Dide Brandão e Dinyz não conseguiram romper por completo a muralha conservadora, porque, está dito, nesses casos é necessário contar com a força inexorável do tempo. Com eles a terra tremeu, mas a onda devastadora do tsunami demorou muito tempo para chegar e estabelecer uma nova lógica nas artes itajaienses. Não é por acaso que eu mesmo fui integrar o movimento Cogumelo Atômico – que ocupou as praças de Brusque – e o Projeto Flor Morena – que ocupou as praças de diversas cidades de Santa Catarina, ainda na década de 1970, em plena ditadura da Arena. Ali, na vizinha cidade de Brusque encontrei um grupo disposto a romper barreiras, falar de arte surreal, popular, vanguardista e engajada.
Da década de 1980 eu pinço os nomes da paulista Marilina Bernal e do multifacetado Silvestre João de Souza Júnior como referências dessa luta pelo moderno nas artes em Itajaí. Marilina e Silvestre mostraram o caminho da pesquisa estética, do uso experimental de novos materiais. Quantas vezes visitei o meu vizinho Silvestre e fiquei horas escutando suas preleções sobre pesquisa de materiais. Destaco três linhas de pesquisa que lhe eram muito caras. A primeira dizia respeito a alquimia da queima de substâncias em busca da cor perfeita. Ele mesmo construiu um forno no terreno de sua casa na Rua Treze de Maio e, ali, em plena liberdade, experimentou queimas sucessivas em busca do tom e consistência ideal de suas cerâmicas. Era, não há dúvida, um alquimista em plena busca pelo que idealizou como forma e cor ideais na arte cerâmica.
A segunda linha de pesquisa de Silvestre estava na busca do jogo de sombra e luz obtidos na madeira através do entalhe. Ele havia feito estudos com o artista Zendron e por muito tempo utilizou as oficinas da Casa da Cultura como laboratório para aprender a harmonizar luz e sombra retirando pequenas lascas de madeira de uma superfície plana. O painel que está afixado na parede interna do corredor da Casa da Cultura Dide Brandão é, expressão desse esforço de Silvestre.
O terceiro ponto que merece destaque na criatividade artística de Silvestre é sua incessante disposição em experimentar novos materiais para compor suas obras. Quando fui diretor da Casa da Cultura de Itajaí [a casa ainda não tinha o nome de Dide Brandão], em 1983, eu e Silvestre íamos uma vez por semana, no meu fusca, participar de um curso em Joinville sobre a produção de papel-arte. Nossas conversas sobre experimentação de materiais se espalhavam pela BR-101 como os cantos dos bem-te-vis se espalhavam pelo campo.

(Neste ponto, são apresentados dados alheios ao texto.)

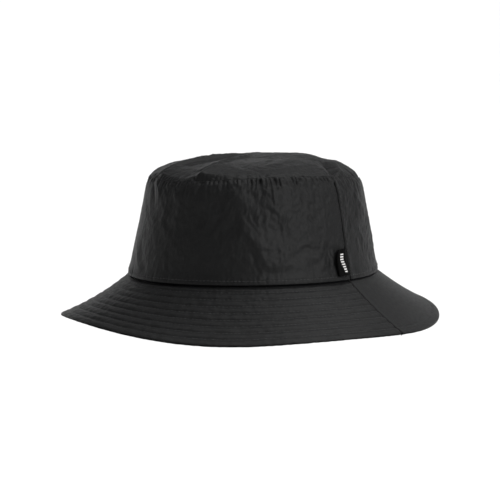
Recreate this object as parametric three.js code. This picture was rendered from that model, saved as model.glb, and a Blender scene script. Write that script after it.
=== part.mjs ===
// Bucket hat: a soft crown of one oval tip and two wall panels, a sloping brim of two double-layer
// panels, a lining, a sweatband, two fabric labels and the rows of thread that hold it together.
//
// Millimetres, +Z up. The front of the hat faces -Y and the wearer's left is +X.
// The origin is the centre of the head opening, in the plane of the seam between crown and brim.

import * as THREE from 'three';

// ---------------------------------------------------------------- driving dimensions

const CROWN_BASE = { side: 90.8, front: 98.5 };   // half widths of the wall's foot along X and Y
const CROWN_HEIGHT = 76.6;                        // brim seam to tip seam, before the rim sags
const WALL_TAPER = 0.2;                           // the wall leans in by this much of its height
const SHOULDER = { start: 62, inset: 4.9 };       // above start it also rounds in, by inset in all
const TURN = 38.5;                                // degrees, where the waves of both seams start
const SEAM_SAG = -1.2;                            // the brim seam dips at the sides
const SEAM_WAVES = [
  { order: 1, cos: 0, sin: 1.1 },
  { order: 2, cos: 1.4, sin: 0 },
];
const RIM_SAG = -3.8;                             // the tip seam sags more
const RIM_WAVES = [
  { order: 1, cos: 2, sin: -1.9 },
  { order: 2, cos: 1.8, sin: 3 },
];
const TIP_RISE = 7.6;                             // the dome's middle over the crown height
const TIP_LEAN = 5;                               // the dome is fuller a quarter turn past TURN
const TIP_FLAT = 0.25;                            // the middle of the dome, as a share, is flat
const TIP_ROUNDING = 3.2;                         // power of the dome's fall towards its seam

const BRIM_WIDTH = 58;                            // along the slope
const BRIM_SLOPE = 33.3;                          // degrees below level, half way down the brim
const BRIM_WAVES = [                              // degrees added round the soft brim
  { order: 1, cos: -0.9, sin: -0.1 },
  { order: 2, cos: -3.5, sin: 1.3 },
  { order: 3, cos: 0.2, sin: 2.3 },
  { order: 4, cos: 0.3, sin: 2.2 },
];
const BRIM_FLARE = 12.2;                          // degrees the slope eases from crown to rim
const FLARE_WAVES = [
  { order: 1, cos: 1.8, sin: -1.9 },
  { order: 2, cos: -0.4, sin: -1 },
];

const CLOTH = 0.5;                                // thickness of the shell fabric
const LINING = 0.4;
const INTERLINING = 0.4;
const BAND = 0.8;                                 // thickness of the folded sweatband
const GAP = 0.3;                                  // between pieces that touch
const BAND_HEIGHT = 32;
const SEAM_TUCK = 0.5;                            // the brim runs this far under the wall's foot
const WALL_FOOT = 0.8;                            // the wall's lower edge clears the brim seam by this

const THREAD = 0.4;
const STITCH_ROWS = 7;                            // rows across the stiffened front brim
const FIRST_ROW = 4.6;                            // from the brim seam
const ROW_PITCH = 6.65;
const EDGE_ROW = BRIM_WIDTH - 6.8;                // the row that runs right round the rim
const BASE_ROW_HEIGHT = 4.5;                      // the row above the brim seam
const SIDE_ROW_SETBACK = 2;                       // topstitch behind each side seam

const TAB = { width: 15, height: 20, leaf: 0.35, foot: 4.8, stand: 4 };   // stand in degrees
const CARE = { width: 24, height: 28, thickness: 0.4, drop: 1.5 };

const STEPS_ROUND = 64;                           // facets in a full turn
const BRIM_STEPS = 5;                             // facets from brim seam to rim
const HALF = Math.PI / 2;

// ---------------------------------------------------------------- surfaces of the hat

const radians = (degrees) => degrees * Math.PI / 180;
const mix = (a, b, t) => a + (b - a) * t;

// Level direction that points away from the wall at an angle from the front, 90 degrees at +X.
function outward(angle) {
  const x = Math.sin(angle) / CROWN_BASE.side;
  const y = -Math.cos(angle) / CROWN_BASE.front;
  return new THREE.Vector3(x, y, 0).normalize();
}

// The sum of a list of waves at an angle.
function waved(waves, angle) {
  let sum = 0;
  for (const wave of waves) {
    sum += wave.cos * Math.cos(wave.order * angle) + wave.sin * Math.sin(wave.order * angle);
  }
  return sum;
}

function seamHeight(angle) {
  return SEAM_SAG + waved(SEAM_WAVES, angle - radians(TURN));
}

// A point of the crown's wall at a height over the brim seam, moved out by offset.
function wallPoint(angle, height, offset) {
  const { side, front } = CROWN_BASE;
  const rounded = Math.max(0, height - SHOULDER.start) / (CROWN_HEIGHT - SHOULDER.start);
  const inset = WALL_TAPER * height + SHOULDER.inset * rounded ** 2;
  const level = mix(seamHeight(angle), CROWN_HEIGHT, height / CROWN_HEIGHT);
  const foot = new THREE.Vector3(side * Math.sin(angle), -front * Math.cos(angle), level);
  return foot.addScaledVector(outward(angle), offset - inset);
}

// The tip seam's height. It sags most behind the left side seam.
function rimHeight(angle) {
  return CROWN_HEIGHT + RIM_SAG + waved(RIM_WAVES, angle - radians(TURN));
}

// A height of the even wall, drawn down above the sweatband so that its top edge meets the tip seam.
function wallHeight(angle, height) {
  const share = Math.max(0, height - BAND_HEIGHT) / (CROWN_HEIGHT - BAND_HEIGHT);
  return height + share * (rimHeight(angle) - CROWN_HEIGHT);
}

// A point of the brim at a distance down its slope, moved up from the brim's top face by offset.
// The slope eases along an arc, so the brim flares a little towards its rim.
function brimPoint(angle, distance, offset) {
  const flare = radians(BRIM_FLARE + waved(FLARE_WAVES, angle));
  const start = radians(BRIM_SLOPE + waved(BRIM_WAVES, angle)) + flare / 2;
  const bend = flare / BRIM_WIDTH;
  const slope = start - bend * distance;
  const run = (Math.sin(start) - Math.sin(slope)) / bend;
  const fall = (Math.cos(slope) - Math.cos(start)) / bend;
  const point = wallPoint(angle, 0, 0);
  point.addScaledVector(outward(angle), run + offset * Math.sin(slope));
  point.z += offset * Math.cos(slope) - fall;
  return point;
}

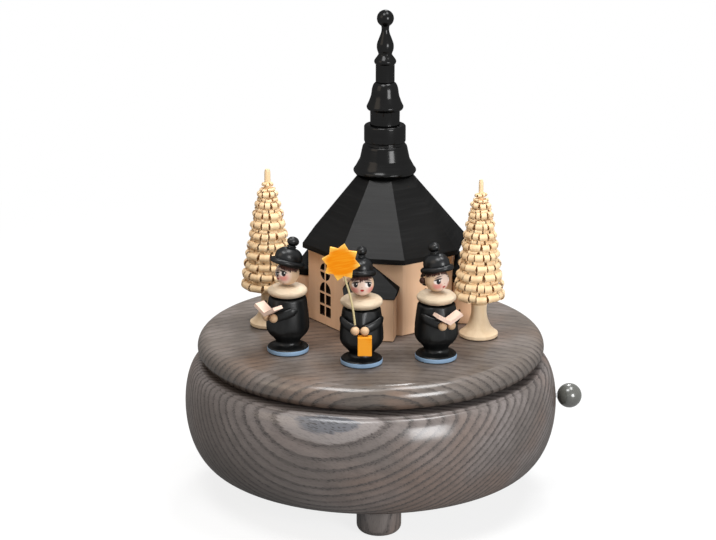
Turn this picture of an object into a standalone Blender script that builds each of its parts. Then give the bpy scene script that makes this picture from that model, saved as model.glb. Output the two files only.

Depois de um tempo eu desejava mais ir a Joinville por conta do aprendizado que tinha com Silvestre durante a viagem do que propriamente pelo curso de produção de papel-arte. Cerâmica, papel, entalhe, desenho em bico-de-pena, montagens, instalações, instrumentos musicais, mosaicos … sua criatividade não tinha limite.
Eu avalio que foi com Silvestre e sua liderança no setor artístico de Itajaí – obtida já na vizinhança do século XXI – que o tsunami bateu na praia. A tendência de 1922 formada no epicentro paulista chegou à Itajaí e deu o golpe final no conservadorismo. A partir daí a hegemonia é da estética moderna. Os artistas com tendências clássicas e românticas sobrevivem até os dias atuais, mas perderam por completo o mando de campo. Saíram do centro do processo criativo e, até mesmo, perderam o controle da produção artística voltada para o mercado de artes. Um mercado que atualmente tem Walmir Binhoti, Augusto Raio, Wenceslau, Agê Pinheiro, Ademar Will, Vê Domingos, Fernando Pauler, Victor Lark, Silvana Rocha, Edmundo Campos, Wagner Kuhnem … como balizadores.
Não por acaso, agora, passados mais de cinco décadas da minha excursão pelas praças de Santa Catarina apresentando – junto com Jorge Grimm, JB Guedes, Aluísio Buss – obras modernistas [principalmente com tendência surrealista], volto meu esforço criativo para as artes plásticas. Montei um ateliê – contendo espaço para desenho a bico-de-pena, aquarela e, principalmente, uma oficina para a produção de xilogravura. Também abri espaço para uma galeria do artista itajaiense, contendo obras de Meyer Filho, Vê e Dinyz Domingos, Augusto Raio, Agê Pinheiro, Lindinalva Deólla, César Floriano, Wenceslau, Victor Lark, Walmir Binhotti, Lúcia Mendes… Também, não por acaso, uma parede foi reservada exclusivamente para afixar esboços originais de Tarsila do Amaral, Anita Malfatti, Portinari. Esta pequena galeria fica de frente para a galeria dos artistas itajaienses e foi intitulada de ‘Aos mestres com carinho’. Nada mais precisa ser dito… e segue a tendência.